DATA BLOCK
[BEGIN]

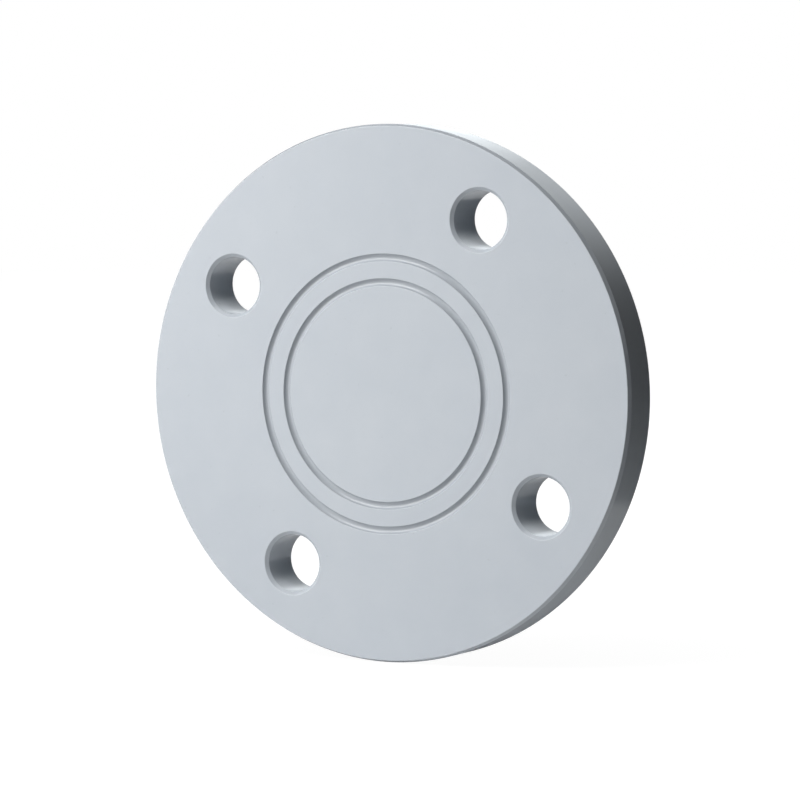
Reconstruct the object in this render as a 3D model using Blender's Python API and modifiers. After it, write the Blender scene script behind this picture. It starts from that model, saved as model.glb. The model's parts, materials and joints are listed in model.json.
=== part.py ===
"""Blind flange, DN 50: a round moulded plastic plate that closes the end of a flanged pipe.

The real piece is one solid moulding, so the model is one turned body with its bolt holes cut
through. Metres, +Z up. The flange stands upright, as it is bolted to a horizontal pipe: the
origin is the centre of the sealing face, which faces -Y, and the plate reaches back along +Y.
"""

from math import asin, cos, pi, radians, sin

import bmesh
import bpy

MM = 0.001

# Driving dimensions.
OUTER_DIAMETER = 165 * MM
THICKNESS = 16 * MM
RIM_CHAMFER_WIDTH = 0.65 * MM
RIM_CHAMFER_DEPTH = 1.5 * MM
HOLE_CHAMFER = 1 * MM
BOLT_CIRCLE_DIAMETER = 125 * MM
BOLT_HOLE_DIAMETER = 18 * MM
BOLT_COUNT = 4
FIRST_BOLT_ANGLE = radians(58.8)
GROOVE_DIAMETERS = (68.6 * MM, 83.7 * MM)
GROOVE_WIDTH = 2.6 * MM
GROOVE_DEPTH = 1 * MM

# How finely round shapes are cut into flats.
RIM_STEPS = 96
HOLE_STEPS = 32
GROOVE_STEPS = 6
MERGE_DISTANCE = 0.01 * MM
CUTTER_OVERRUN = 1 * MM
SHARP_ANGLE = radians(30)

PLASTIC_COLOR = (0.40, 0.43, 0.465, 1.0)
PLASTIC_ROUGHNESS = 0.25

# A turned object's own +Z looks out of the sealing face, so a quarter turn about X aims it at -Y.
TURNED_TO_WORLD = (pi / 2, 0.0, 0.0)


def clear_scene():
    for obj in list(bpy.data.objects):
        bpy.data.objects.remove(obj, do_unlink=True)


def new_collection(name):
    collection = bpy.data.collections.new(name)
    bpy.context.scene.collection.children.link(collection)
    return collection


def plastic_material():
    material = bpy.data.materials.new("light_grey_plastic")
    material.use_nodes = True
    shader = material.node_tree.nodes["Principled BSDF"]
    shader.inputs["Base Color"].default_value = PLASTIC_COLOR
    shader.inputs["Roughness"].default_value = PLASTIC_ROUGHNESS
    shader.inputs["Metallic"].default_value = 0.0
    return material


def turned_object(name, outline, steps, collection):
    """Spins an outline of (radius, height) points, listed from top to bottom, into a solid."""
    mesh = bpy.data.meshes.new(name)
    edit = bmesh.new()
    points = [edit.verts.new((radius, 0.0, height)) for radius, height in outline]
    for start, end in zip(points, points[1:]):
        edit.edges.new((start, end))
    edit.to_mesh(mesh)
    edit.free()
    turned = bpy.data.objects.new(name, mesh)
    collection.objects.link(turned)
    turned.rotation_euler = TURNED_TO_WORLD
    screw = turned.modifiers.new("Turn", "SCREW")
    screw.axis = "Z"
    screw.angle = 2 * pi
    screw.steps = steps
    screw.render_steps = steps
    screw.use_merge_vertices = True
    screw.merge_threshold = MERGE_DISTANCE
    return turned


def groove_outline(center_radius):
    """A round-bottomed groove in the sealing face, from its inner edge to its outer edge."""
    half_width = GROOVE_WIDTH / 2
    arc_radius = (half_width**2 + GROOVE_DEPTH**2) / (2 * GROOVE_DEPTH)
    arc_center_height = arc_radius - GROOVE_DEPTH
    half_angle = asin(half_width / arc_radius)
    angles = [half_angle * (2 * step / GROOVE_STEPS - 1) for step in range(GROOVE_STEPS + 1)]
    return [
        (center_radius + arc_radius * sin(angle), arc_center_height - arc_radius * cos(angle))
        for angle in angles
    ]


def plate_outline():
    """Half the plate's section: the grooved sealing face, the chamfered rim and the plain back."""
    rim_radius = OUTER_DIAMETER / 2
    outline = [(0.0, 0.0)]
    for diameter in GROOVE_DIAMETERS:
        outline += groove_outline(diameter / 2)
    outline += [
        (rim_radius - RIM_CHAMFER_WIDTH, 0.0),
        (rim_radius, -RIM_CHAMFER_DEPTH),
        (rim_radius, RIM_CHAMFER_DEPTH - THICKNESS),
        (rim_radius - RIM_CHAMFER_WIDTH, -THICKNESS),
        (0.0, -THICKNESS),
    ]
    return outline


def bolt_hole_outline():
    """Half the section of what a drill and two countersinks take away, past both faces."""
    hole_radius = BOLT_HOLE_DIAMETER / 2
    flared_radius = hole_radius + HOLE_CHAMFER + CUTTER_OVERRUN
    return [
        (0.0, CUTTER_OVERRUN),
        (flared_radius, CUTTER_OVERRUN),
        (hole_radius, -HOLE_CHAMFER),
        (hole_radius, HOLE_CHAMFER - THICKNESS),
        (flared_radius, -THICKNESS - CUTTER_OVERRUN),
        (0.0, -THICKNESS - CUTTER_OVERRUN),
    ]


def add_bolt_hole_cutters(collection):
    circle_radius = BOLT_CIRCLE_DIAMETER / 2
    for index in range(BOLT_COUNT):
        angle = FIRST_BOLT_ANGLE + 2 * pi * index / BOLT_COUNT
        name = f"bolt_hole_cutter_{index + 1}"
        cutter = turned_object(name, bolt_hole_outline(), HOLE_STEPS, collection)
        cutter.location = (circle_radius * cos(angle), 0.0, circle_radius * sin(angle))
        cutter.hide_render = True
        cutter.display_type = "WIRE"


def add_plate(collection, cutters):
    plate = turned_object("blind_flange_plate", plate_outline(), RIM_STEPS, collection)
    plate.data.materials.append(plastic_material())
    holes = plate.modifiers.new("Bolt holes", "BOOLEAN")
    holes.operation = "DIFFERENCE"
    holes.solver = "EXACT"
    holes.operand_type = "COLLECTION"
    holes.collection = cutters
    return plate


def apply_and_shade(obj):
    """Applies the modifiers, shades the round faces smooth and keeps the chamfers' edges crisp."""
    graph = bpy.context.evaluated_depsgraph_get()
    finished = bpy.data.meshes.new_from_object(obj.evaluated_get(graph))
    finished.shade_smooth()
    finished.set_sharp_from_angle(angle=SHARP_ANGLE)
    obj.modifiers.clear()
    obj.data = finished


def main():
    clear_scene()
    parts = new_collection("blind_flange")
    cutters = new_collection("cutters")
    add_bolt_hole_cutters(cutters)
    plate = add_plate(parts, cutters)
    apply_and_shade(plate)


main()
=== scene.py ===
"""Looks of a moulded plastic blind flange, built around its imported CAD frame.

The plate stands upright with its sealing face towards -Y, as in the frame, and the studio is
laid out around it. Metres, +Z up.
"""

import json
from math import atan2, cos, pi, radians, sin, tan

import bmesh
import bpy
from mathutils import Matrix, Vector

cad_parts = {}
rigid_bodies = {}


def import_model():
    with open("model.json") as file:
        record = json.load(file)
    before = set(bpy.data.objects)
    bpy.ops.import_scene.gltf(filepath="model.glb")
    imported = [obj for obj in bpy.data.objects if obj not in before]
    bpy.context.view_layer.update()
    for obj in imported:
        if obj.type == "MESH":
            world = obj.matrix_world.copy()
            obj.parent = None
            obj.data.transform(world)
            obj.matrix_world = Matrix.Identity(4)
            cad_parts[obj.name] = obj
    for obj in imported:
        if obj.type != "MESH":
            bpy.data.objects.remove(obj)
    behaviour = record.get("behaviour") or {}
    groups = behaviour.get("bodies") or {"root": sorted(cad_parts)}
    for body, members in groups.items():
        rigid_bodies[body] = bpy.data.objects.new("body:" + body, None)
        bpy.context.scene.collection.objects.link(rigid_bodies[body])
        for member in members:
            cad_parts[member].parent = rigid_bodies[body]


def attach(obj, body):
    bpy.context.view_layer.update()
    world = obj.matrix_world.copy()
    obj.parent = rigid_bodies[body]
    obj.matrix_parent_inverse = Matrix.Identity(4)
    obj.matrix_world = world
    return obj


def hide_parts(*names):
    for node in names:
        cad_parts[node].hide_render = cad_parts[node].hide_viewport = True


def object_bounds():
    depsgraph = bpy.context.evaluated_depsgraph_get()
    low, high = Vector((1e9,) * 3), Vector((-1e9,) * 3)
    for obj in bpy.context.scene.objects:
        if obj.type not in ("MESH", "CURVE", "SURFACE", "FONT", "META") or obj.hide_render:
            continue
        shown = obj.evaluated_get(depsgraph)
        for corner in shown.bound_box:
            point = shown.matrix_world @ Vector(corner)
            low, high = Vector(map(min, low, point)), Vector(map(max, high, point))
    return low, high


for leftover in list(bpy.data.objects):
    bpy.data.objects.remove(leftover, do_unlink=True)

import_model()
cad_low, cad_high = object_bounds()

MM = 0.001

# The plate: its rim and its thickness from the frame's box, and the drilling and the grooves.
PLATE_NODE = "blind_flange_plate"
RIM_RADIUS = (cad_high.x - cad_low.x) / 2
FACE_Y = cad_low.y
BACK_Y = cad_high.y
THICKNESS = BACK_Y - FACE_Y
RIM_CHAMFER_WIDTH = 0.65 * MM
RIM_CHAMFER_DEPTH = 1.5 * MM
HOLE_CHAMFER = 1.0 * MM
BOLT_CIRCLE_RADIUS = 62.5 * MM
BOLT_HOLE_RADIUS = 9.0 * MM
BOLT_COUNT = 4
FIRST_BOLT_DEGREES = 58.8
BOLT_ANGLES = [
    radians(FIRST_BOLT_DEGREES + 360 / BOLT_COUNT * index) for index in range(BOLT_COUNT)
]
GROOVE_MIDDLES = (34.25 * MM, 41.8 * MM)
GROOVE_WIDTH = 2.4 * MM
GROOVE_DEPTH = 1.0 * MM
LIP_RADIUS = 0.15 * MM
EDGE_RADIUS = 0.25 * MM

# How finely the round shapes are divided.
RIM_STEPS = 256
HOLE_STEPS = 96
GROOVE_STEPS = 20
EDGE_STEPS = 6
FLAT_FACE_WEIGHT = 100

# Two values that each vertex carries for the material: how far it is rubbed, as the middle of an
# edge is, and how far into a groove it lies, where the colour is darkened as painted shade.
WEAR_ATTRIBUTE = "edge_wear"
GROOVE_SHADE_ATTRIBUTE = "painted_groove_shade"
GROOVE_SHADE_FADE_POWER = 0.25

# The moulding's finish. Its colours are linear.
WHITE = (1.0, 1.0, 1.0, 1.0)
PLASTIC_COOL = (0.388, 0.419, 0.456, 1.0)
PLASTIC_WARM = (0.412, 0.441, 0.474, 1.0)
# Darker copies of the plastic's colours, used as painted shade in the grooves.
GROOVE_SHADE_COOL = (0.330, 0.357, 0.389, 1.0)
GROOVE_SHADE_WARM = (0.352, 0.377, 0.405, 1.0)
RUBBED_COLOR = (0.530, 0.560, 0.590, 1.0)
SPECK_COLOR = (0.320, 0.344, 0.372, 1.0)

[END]

WHAT TO PRODUCE
Using the data above, transcribe the lines that run from the line with "cutter.hide_render = True" to the line with "bpy.data.objects.remove(obj)", both ends kept, and output nothing else.

TASK OUTPUT
        cutter.hide_render = True
        cutter.display_type = "WIRE"


def add_plate(collection, cutters):
    plate = turned_object("blind_flange_plate", plate_outline(), RIM_STEPS, collection)
    plate.data.materials.append(plastic_material())
    holes = plate.modifiers.new("Bolt holes", "BOOLEAN")
    holes.operation = "DIFFERENCE"
    holes.solver = "EXACT"
    holes.operand_type = "COLLECTION"
    holes.collection = cutters
    return plate


def apply_and_shade(obj):
    """Applies the modifiers, shades the round faces smooth and keeps the chamfers' edges crisp."""
    graph = bpy.context.evaluated_depsgraph_get()
    finished = bpy.data.meshes.new_from_object(obj.evaluated_get(graph))
    finished.shade_smooth()
    finished.set_sharp_from_angle(angle=SHARP_ANGLE)
    obj.modifiers.clear()
    obj.data = finished


def main():
    clear_scene()
    parts = new_collection("blind_flange")
    cutters = new_collection("cutters")
    add_bolt_hole_cutters(cutters)
    plate = add_plate(parts, cutters)
    apply_and_shade(plate)


main()
=== scene.py ===
"""Looks of a moulded plastic blind flange, built around its imported CAD frame.

The plate stands upright with its sealing face towards -Y, as in the frame, and the studio is
laid out around it. Metres, +Z up.
"""

import json
from math import atan2, cos, pi, radians, sin, tan

import bmesh
import bpy
from mathutils import Matrix, Vector

cad_parts = {}
rigid_bodies = {}


def import_model():
    with open("model.json") as file:
        record = json.load(file)
    before = set(bpy.data.objects)
    bpy.ops.import_scene.gltf(filepath="model.glb")
    imported = [obj for obj in bpy.data.objects if obj not in before]
    bpy.context.view_layer.update()
    for obj in imported:
        if obj.type == "MESH":
            world = obj.matrix_world.copy()
            obj.parent = None
            obj.data.transform(world)
            obj.matrix_world = Matrix.Identity(4)
            cad_parts[obj.name] = obj
    for obj in imported:
        if obj.type != "MESH":
            bpy.data.objects.remove(obj)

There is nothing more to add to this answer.